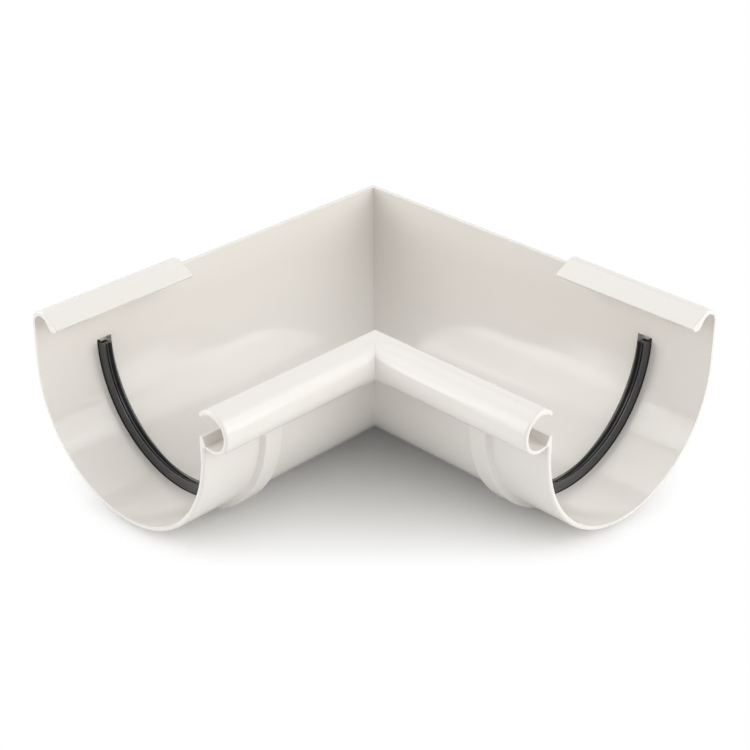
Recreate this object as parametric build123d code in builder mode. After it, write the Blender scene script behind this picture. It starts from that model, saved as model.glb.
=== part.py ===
from build123d import *
import math
import os

# Internal corner for half-round rainwater gutter, moulded in one piece, with a rubber seal in each socket.
# Millimetres. Two arms leave the corner along +X and +Y and meet on the 45 degree mitre plane.
# Each arm's section is drawn as (t, z): t from the arm's back face towards its bead,
# z up from the channel's centre. Lengths along an arm run from the back corner.

# Channel
arm_length = 213.0
channel_radius = 57.0
wall = 2.1
back_height = 21.0
rim_radius = 1.0
rim_tolerance = 0.5

# Bead along the front edge: a C-shaped tube, open towards the trough
bead_inner_radius = 7.9
bead_wall = 2.0
bead_overhang = 5.1
bead_centre_height = 13.7
bead_lip_angle = 135.0
bead_edge_rise = 0.7
bead_root_radius = 0.8

# Upright lip inside the bead's opening
lip_height = 9.7
lip_tip_width = 1.7
lip_foot_width = 3.5

# Hook over the back edge at each socket, with a nose that snaps behind the gutter's own edge
hook_length = 77.2
hook_overlap = 4.2
hook_inner_radius = 4.8
hook_slope = 28.0
hook_flange_length = 9.0
nose_slope = 52.0
nose_length = 3.6
nose_radius = 3.6

# Groove for the seal and the collar around it
seal_setback = 36.45
groove_width = 7.9
groove_depth = 3.4
groove_end_rise = 0.35
collar_rise = 2.7
collar_side_wall = 1.9
collar_draft_run = 1.2
collar_end_wall = 2.0

# Rubber seal: a hollow strip with lips that stand into the channel, on a stem at the groove's mouth side
seal_clearance = 0.3
seal_end_gap = 1.4
seal_width = 4.2
seal_stem_width = 1.9
seal_proud = 5.1
seal_hollow_radius = 0.8
seal_hollow_height = 1.6

# Lips and valleys of the seal's face, as places across it from its mitre side and drops from its crest
mitre_lip_width = 0.4
mitre_lip_drop = 0.3
wide_valley = 1.3
wide_valley_drop = 1.6
ridge = 2.4
ridge_drop = 0.4
narrow_valley = 3.0
narrow_valley_drop = 1.1
mouth_lip_width = 0.7

# Derived places, with the origin under the middle of the whole part, on the level that it stands on
groove_centre = arm_length - seal_setback
collar_base = groove_width + 2 * collar_side_wall
corner = -(arm_length - collar_rise) / 2
base = collar_rise
front_face = 2 * channel_radius
bead_centre = (front_face + bead_overhang, bead_centre_height)
bead_outer_radius = bead_inner_radius + bead_wall
bead_root_angle = -90 - math.degrees(math.asin(bead_overhang / bead_outer_radius))
bead_floor = bead_centre_height - bead_inner_radius
lip_face = front_face - wall
hook_centre = (wall + hook_inner_radius, back_height)
inner_radius = channel_radius - wall
seal_root = groove_depth - seal_clearance
seal_mouth_side = groove_width / 2 - seal_clearance
seal_mitre_side = seal_mouth_side - seal_width
groove_end_turn = math.degrees(groove_end_rise / inner_radius)
seal_end_turn = math.degrees((seal_end_gap - groove_end_rise) / inner_radius)

corner_point = Vector(corner, corner, base)
mitre = Plane(origin=corner_point, x_dir=(1, 1, 0), z_dir=(1, -1, 0))
axis_point = corner_point + Vector(0, channel_radius, channel_radius)
channel_axis = Axis(axis_point, (1, 0, 0))


def section_plane(along):
    """Plane across the +X arm at a length along it, with local axes t and z."""
    return Plane(origin=corner_point + Vector(along, 0, channel_radius), x_dir=(0, 1, 0), z_dir=(1, 0, 0))


def groove_plane(radius, turn=0.0):
    """Plane across the groove at some degrees down from the channel's back side.

    Its origin is over the groove's middle at a radius from the channel's axis,
    and its local axes are the length along the arm and the way out from the axis.
    """
    down = math.radians(turn)
    outward = Vector(0, -math.cos(down), -math.sin(down))
    origin = axis_point + Vector(groove_centre, 0, 0) + outward * radius
    return Plane(origin=origin, x_dir=(1, 0, 0), z_dir=(0, math.sin(down), -math.cos(down)))


def draw_wall():
    """Draw the outer line of the back wall, the half-round channel and the front wall."""
    Line((0, back_height), (0, 0))
    CenterArc((channel_radius, 0), channel_radius, 180, 180)
    Line((front_face, 0), (front_face, bead_floor))


def draw_bead(radius, start):
    """Draw one round line of the bead, from a start angle to its free edge."""
    return CenterArc(bead_centre, radius, start, bead_lip_angle - start)


def draw_bend(radius, slope, straight):
    """Draw one side of the hook, a bend over the back edge and a straight line down the slope."""
    bend = CenterArc(hook_centre, radius, 180, -90 - slope)
    return bend, PolarLine(bend @ 1, straight, -slope)


with BuildPart() as angle_body:
    # Half-round channel with its upright back and front walls
    with BuildSketch(section_plane(0)):
        with BuildLine():
            draw_wall()
            offset(amount=wall, side=Side.LEFT)
        make_face()
        # Bead with its rounded free edge, and the floor and lip that join it to the front wall
        with BuildLine():
            outer_round = draw_bead(bead_outer_radius, bead_root_angle)
            inner_round = draw_bead(bead_inner_radius, -90)
            SagittaArc(outer_round @ 1, inner_round @ 1, -bead_edge_rise)
            Polyline(
                inner_round @ 0,
                (lip_face + lip_foot_width, bead_floor),
                (lip_face + lip_tip_width, lip_height),
                (lip_face, lip_height),
                (lip_face, 0),
                (front_face, 0),
                outer_round @ 0,
            )
        make_face()
        fillet(vertices().sort_by_distance(outer_round @ 0)[0], radius=bead_root_radius)
    extrude(amount=arm_length)
    split(bisect_by=mitre, keep=Keep.TOP)

    # Hook over the back edge, from the mouth inwards
    with BuildSketch(section_plane(arm_length - hook_length)):
        with BuildLine():
            outer_bend, top = draw_bend(hook_inner_radius + wall, hook_slope, hook_flange_length)
            inner_bend, nose = draw_bend(hook_inner_radius, nose_slope, nose_length)
            RadiusArc(nose @ 1, top @ 1, -nose_radius)
            Polyline(inner_bend @ 0, (wall, back_height - hook_overlap), (0, back_height - hook_overlap), outer_bend @ 0)
        make_face()
    extrude(amount=hook_length)

    # Rounded outer rim of the mouth
    with BuildLine(section_plane(arm_length), mode=Mode.PRIVATE) as outside:
        draw_wall()
        draw_bead(bead_outer_radius, bead_root_angle)
        draw_bend(hook_inner_radius + wall, hook_slope, hook_flange_length)
    mouth = angle_body.faces().filter_by(Axis.X).sort_by(Axis.X)[-1]
    rim = mouth.edges().filter_by(lambda edge: outside.line.distance_to(edge @ 0.5) < rim_tolerance)
    fillet(rim, radius=rim_radius)

    # Collar outside, around the groove, carried a little above the groove's ends
    for turn in (180, 0):
        with BuildSketch(groove_plane(channel_radius, turn)) as collar_section:
            with BuildLine():
                Polyline(
                    (-collar_base / 2, -wall / 2),
                    (collar_base / 2, -wall / 2),
                    (collar_base / 2, 0),
                    (collar_base / 2 - collar_draft_run, collar_rise),
                    (collar_draft_run - collar_base / 2, collar_rise),
                    (-collar_base / 2, 0),
                    close=True,
                )
            make_face()
        extrude(amount=collar_end_wall, dir=(0, 0, 1))
    revolve(collar_section.sketch, axis=channel_axis, revolution_arc=180)

    # Groove inside
    with BuildSketch(groove_plane(inner_radius, -groove_end_turn)):
        Rectangle(groove_width, groove_depth, align=(Align.CENTER, Align.MIN))
    revolve(axis=channel_axis, revolution_arc=180 + 2 * groove_end_turn, mode=Mode.SUBTRACT)

    mirror(about=mitre)

with BuildPart() as seal_x_arm:
    with BuildSketch(groove_plane(inner_radius, seal_end_turn)):
        with BuildLine():
            Polyline(
                (seal_mouth_side - seal_stem_width, seal_root),
                (seal_mouth_side - seal_stem_width, 0),
                (seal_mitre_side, 0),
                (seal_mitre_side, mitre_lip_drop - seal_proud),
                (seal_mitre_side + mitre_lip_width, mitre_lip_drop - seal_proud),
                (seal_mitre_side + wide_valley, wide_valley_drop - seal_proud),
                (seal_mitre_side + ridge, ridge_drop - seal_proud),
                (seal_mitre_side + narrow_valley, narrow_valley_drop - seal_proud),
                (seal_mouth_side - mouth_lip_width, -seal_proud),
                (seal_mouth_side, -seal_proud),
                (seal_mouth_side, seal_root),
                close=True,
            )
        make_face()
        with Locations((seal_mouth_side - seal_width / 2, -seal_hollow_height)):
            RegularPolygon(seal_hollow_radius, 6, mode=Mode.SUBTRACT)
    revolve(axis=channel_axis, revolution_arc=180 - 2 * seal_end_turn)

with BuildPart() as seal_y_arm:
    mirror(seal_x_arm.part, about=mitre)

angle_body.part.label = "angle_body"
seal_x_arm.part.label = "seal_x_arm"
seal_y_arm.part.label = "seal_y_arm"

os.makedirs("parts", exist_ok=True)
export_step(angle_body.part, "parts/angle_body.step")
export_step(seal_x_arm.part, "parts/seal_x_arm.step")
export_step(seal_y_arm.part, "parts/seal_y_arm.step")
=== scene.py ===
"""Internal corner for half-round rainwater gutter: the moulding, its seals and the studio.

Sections are drawn in mm as (t, z): t from an arm's back face towards its bead, z up from the
channel's centre. Lengths along an arm run from the back corner, where the two back walls meet.
"""

import logging
import math
from collections.abc import Iterator, Sequence
from dataclasses import dataclass, field
from enum import Enum
from itertools import pairwise

import bmesh
import bpy
from mathutils import Matrix, Vector
from mathutils.geometry import tessellate_polygon

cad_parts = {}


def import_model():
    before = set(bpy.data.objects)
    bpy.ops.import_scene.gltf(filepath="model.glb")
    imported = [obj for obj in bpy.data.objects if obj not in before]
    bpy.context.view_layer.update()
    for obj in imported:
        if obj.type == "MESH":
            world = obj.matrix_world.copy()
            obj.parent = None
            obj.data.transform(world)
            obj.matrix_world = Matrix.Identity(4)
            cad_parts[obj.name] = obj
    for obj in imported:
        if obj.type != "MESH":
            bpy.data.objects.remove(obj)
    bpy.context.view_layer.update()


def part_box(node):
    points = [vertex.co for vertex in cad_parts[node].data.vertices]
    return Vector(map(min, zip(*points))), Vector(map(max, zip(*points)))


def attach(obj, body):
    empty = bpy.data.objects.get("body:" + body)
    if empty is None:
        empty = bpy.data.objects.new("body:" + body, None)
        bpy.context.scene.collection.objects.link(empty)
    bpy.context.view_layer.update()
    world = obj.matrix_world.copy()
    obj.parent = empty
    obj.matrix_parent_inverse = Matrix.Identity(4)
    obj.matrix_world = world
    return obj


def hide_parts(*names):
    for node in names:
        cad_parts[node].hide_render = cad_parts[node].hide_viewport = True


LOG = logging.getLogger("gutter_angle")
Point = tuple[float, float]
Colour = tuple[float, float, float, float]
WHITE: Colour = (1.0, 1.0, 1.0, 1.0)

# One mm in metres, and the distance in metres at which vertices become one.
MM = 0.001
WELD = 1e-7
# Distance in mm at which two points of a section count as one.
SAME_SPOT = 1e-6
# Angle from which an edge stays sharp, and how much large faces count in the normals.
CREASE = math.radians(32.0)
FLAT_WEIGHT = 100
# Direction of the photograph's side, in degrees from +X towards +Y.
PHOTO_SIDE = 45.0
DIAGONAL = math.sqrt(0.5)


class Arm(Enum):
    """The two arms of the corner, named for the way that they leave it."""

    X = "x"
    Y = "y"


class Slot(Enum):
    """Material slots that the record names."""

    BODY = "body"
    SEAL = "seal"


class Zone(Enum):
    """What a line of the section may do along the arm."""

    PLAIN = "plain"
    COLLAR = "collar"
    GROOVE = "groove"


def arc(centre: Point, radius: float, start: float, end: float, steps: int) -> list[Point]:
    """Points along a round line.

    Args:
        centre: Centre of the arc.
        radius: Its radius.
        start: Angle of its first point, in degrees.
        end: Angle of its last point, in degrees.
        steps: Number of equal steps.

    Returns:
        The points from start to end, both included.
    """
    turns = (math.radians(start + (end - start) * step / steps) for step in range(steps + 1))
    return [
        (centre[0] + radius * math.cos(turn), centre[1] + radius * math.sin(turn)) for turn in turns
    ]


def bulge(first: Point, last: Point, rise: float, steps: int) -> list[Point]:
    """Points along a shallow arc between two points.

    Args:
        first: First point.
        last: Last point.
        rise: How far the arc stands out on its right-hand side.
        steps: Number of equal steps.

    Returns:
        The points between the two, without them.
    """
    span = Vector(last) - Vector(first)
    half = span.length / 2
    radius = (half * half + rise * rise) / (2 * rise)
    right = Vector((span.y, -span.x)).normalized()
    centre = (Vector(first) + Vector(last)) / 2 + right * (rise - radius)
    reach = math.asin(min(1.0, half / radius))
    along = span.normalized()
    line: list[Point] = []
    for step in range(1, steps):
        turn = reach * (2 * step / steps - 1)
        spot = centre + right * (radius * math.cos(turn)) + along * (radius * math.sin(turn))
        line.append(tuple(spot))
    return line


def rounded(
    points: Sequence[Point], radii: Sequence[float], steps: int = 4, closed: bool = False
) -> list[Point]:
    """Round the corners of a line of points.

    Args:
        points: The corners.
        radii: Radius at each corner; at 0 the corner stays as it is.
        steps: Number of steps of each rounded corner.
        closed: Whether the last point joins the first.

    Returns:
        The line with its corners rounded.
    """
    line: list[Point] = []
    for index, (corner, radius) in enumerate(zip(points, radii, strict=True)):
        if radius <= 0.0 or (not closed and index in (0, len(points) - 1)):
            line.append(tuple(corner))
            continue
        here = Vector(corner)
        back = (Vector(points[index - 1]) - here).normalized()
        ahead = (Vector(points[(index + 1) % len(points)]) - here).normalized()
        half = back.angle(ahead) / 2
        middle = here + (back + ahead).normalized() * (radius / math.sin(half))
        leave = here + back * (radius / math.tan(half)) - middle
        arrive = here + ahead * (radius / math.tan(half)) - middle
        sweep = leave.angle_signed(arrive)
        for step in range(steps + 1):
            turn = -sweep * step / steps
            spoke = Vector((
                leave.x * math.cos(turn) - leave.y * math.sin(turn),
                leave.x * math.sin(turn) + leave.y * math.cos(turn),
            ))
            line.append(tuple(middle + spoke))
    return line


@dataclass(frozen=True)
class Line:
    """One lengthwise line of the moulding: a point of the section, carried along the arm.

    Attributes:
        t: Place across the arm.
        z: Height.
        rim: Radius of the mouth's rounded rim at this line.
        zone: Whether the collar or the groove moves it.
    """

    t: float
    z: float
    rim: float
    zone: Zone = Zone.PLAIN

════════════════

_Written request_. Scan the material for lines with the word "this", and copy each line you find.

_Right answer_.
Recreate this object as parametric build123d code in builder mode. After it, write the Blender scene script behind this picture. It starts from that model, saved as model.glb.
        rim: Radius of the mouth's rounded rim at this line.